The tweet was a melange of inaccuracies, vagaries, conspiracy theories, and shopworn accusations, and it must have made for a long flight back to Washington for H.R. Trying to project closure as well as alert the Europeans, he had succeeded only in provoking his boss, undercutting his own status, and laying bare America’s post-truth divisions for all to see.

Still, McMaster’s view was supported by American intelligence in two remarkable appearances that bookended Rosenstein’s press conference. The first was the worldwide threat briefing in front of the Senate Intelligence Committee, an annual event designed to give both the Senate and the public an appreciation of global circumstances, but an event that has just as often been diverted by the news or crisis of the day.

On the Tuesday before Rosenstein’s blockbuster, Director of National Intelligence Dan Coats was joined by the heads of three-letter agencies like CIA, NSA, and the FBI to give his assessment. He kept the emphasis on cyber dangers that have marked such testimony for several years now. Proliferation of weapons of mass destruction followed, with terrorism third on his list. Coats added a new entry, emerging threats in space, and concluded with transnational crime.

That was solid, if unremarkable, fare, but I was struck that—apocalyptic campaign rhetoric to the contrary—terrorism no longer enjoyed its once dominant focus, and in the fine print of the DNI’s statement there were other observations that deviated from administration orthodoxy. I wondered, for example, how Coats’s comment that North Korea sees nuclear weapons as essential to regime survival would affect any American negotiating position with Pyongyang. So, too, with the observation that the Iranian nuclear deal puts Tehran further away from a weapon than it would otherwise be and continues to contribute to our visibility into that program.

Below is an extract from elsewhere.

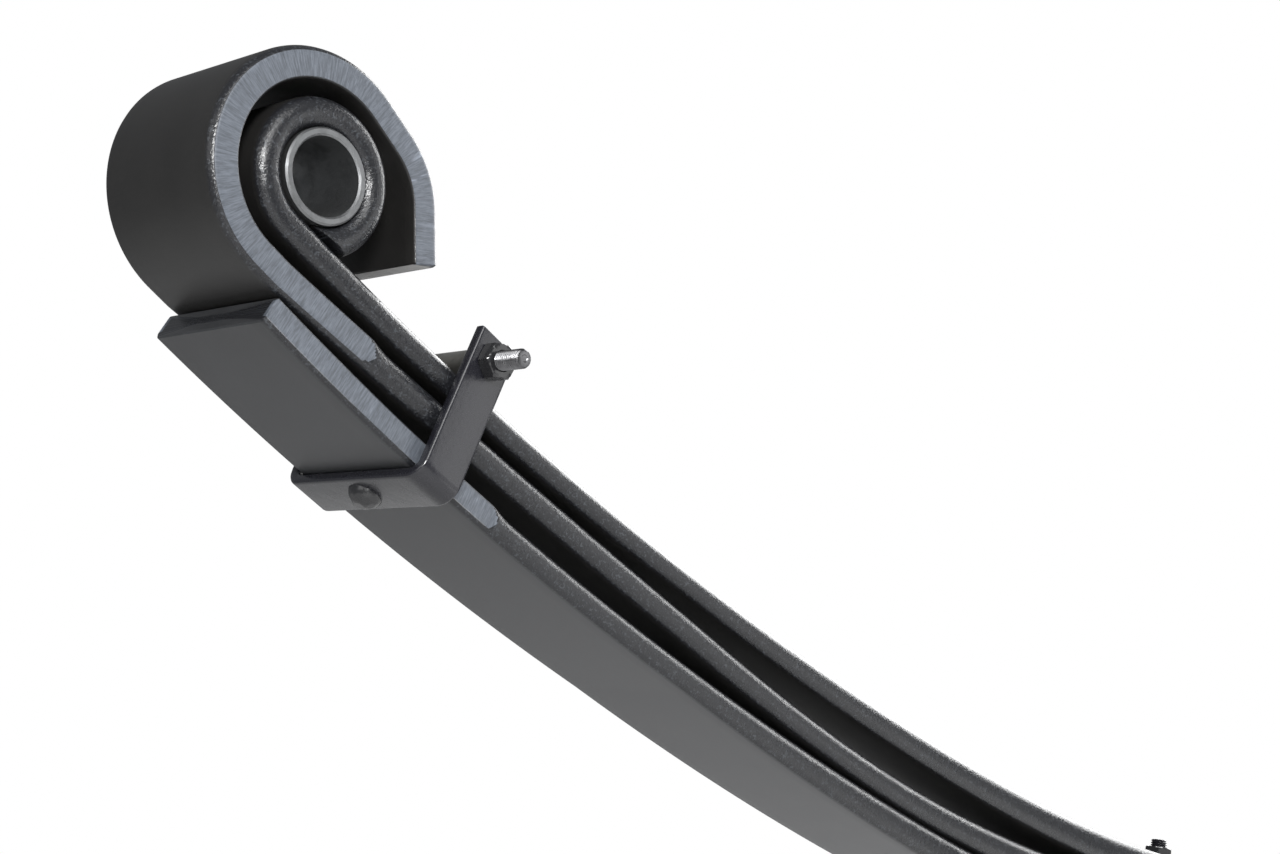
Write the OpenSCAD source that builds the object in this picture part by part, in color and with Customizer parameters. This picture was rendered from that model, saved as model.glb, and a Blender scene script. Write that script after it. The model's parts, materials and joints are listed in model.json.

One didn’t need to read the fine print to see the unwavering intelligence community consensus that the Russians interfered in the 2016 election and planned to do the same in 2018. In his opening remarks, Coats predicted that Russian operations “will continue against the United States and our European allies, using elections as opportunities to undermine democracy, sow discord, and undermine our values,” and then added, “There should be no doubt that Russia perceived its past efforts as successful, and views the 2018 U.S. midterm elections as a potential target for Russian influence operations.”2

Later, one by one, the five intelligence chiefs at the witness table with Coats publicly confirmed that the president, despite their obvious concern, had not tasked them to focus on this issue or do much about it.

Mike Rogers, the director of NSA, easily joined consensus that Tuesday. Two weeks later (and ten days after the Russia indictments), he was alone in front of the Senate Armed Services Committee in his dual-hatted role as commander of U.S. Cyber Command, and he was answering some of the same questions. There Rogers predicted that “if we don’t change the dynamic here, this is going to continue and 2016 won’t be viewed as isolated. This is something that will be sustained over time.” And then he offered this judgement: “. . . we’re probably not doing enough . . . it hasn’t changed the calculus. . . . It certainly hasn’t generated the change in behavior that I think we all know we need.”3

That’s a pretty clear warning. And a pretty good sign that American intelligence remains steadfast on this issue and, one hopes, more broadly in its commitment to objective truth.

It’s also a pretty good sign that phase four in the relationship between the IC and the president will be lengthy, contentious, divisive, and unpredictable. Stand by.